The workshop did not shy away from discussing the program’s shortcomings, for example, the low payment rate per hectare of forests. These challenges reflect those identified in CIFOR’s PFES policy-to-practice report, which noted, “PFES payments are too small to cover the forgone economic gains from clearing forest.” It is suggested that bundling social and environmental programs, including REDD+, alongside PFES could provide greater incentives and funds to leverage environmental or sustainable outcomes to development.
In addition, the workshop emphasized the incomplete policy guiding implementation of PFES and an inadequate monitoring system to evaluate impacts of PFES implementation. These weaknesses were also addressed in CIFOR’s report, which stated that despite the completion of a nationwide forest inventory, the available data are insufficient to delineate forest areas or assess forest quality at the local level. Furthermore, there has been no baseline recording of environmental and socioeconomic conditions needed to assess performance progress.

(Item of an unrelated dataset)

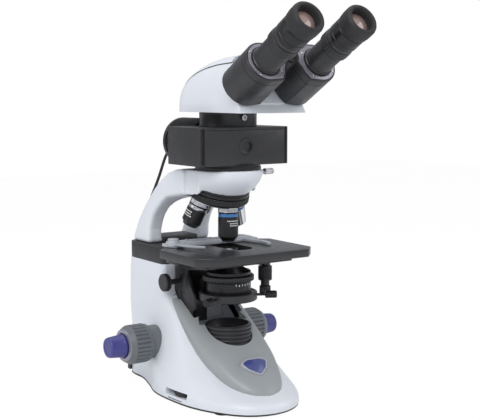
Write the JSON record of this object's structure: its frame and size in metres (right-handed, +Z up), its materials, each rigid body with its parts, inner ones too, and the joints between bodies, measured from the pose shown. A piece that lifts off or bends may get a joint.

Yet despite these challenges, attendees at the workshop remained optimistic.
“PFES is a major breakthrough for Vietnam’s forestry sector, and it underwent numerous refinements and improvements during the pilot phase,” said Pham Thu Thuy, a CIFOR scientist based in Vietnam. For the program to achieve effective, efficient, and equitable outcomes, she said, “policy makers need to work toward developing a functional monitoring and evaluation system, with an accessible grievance mechanism, to ensure transparency.”
Recent steps by Vietnam’s government indicate that this may happen.
Since the workshop, a high-level PFES meeting was held by Deputy Prime Minister Hoang Trung Hai, and Vietnam’s Ministry of Agriculture and Rural Development (MARD) have submitted a proposal for PFES policy revisions. Dr. Phuong said that MARD and VNFF will seek to finalize policies supporting the PFES implementation as well as preparing guiding documents. Meanwhile, a monitoring and evaluation system will be a priority to ensure more effective and transparent PFES implementation.
These steps could go a long way to protecting Vietnam’s last remaining primary forests.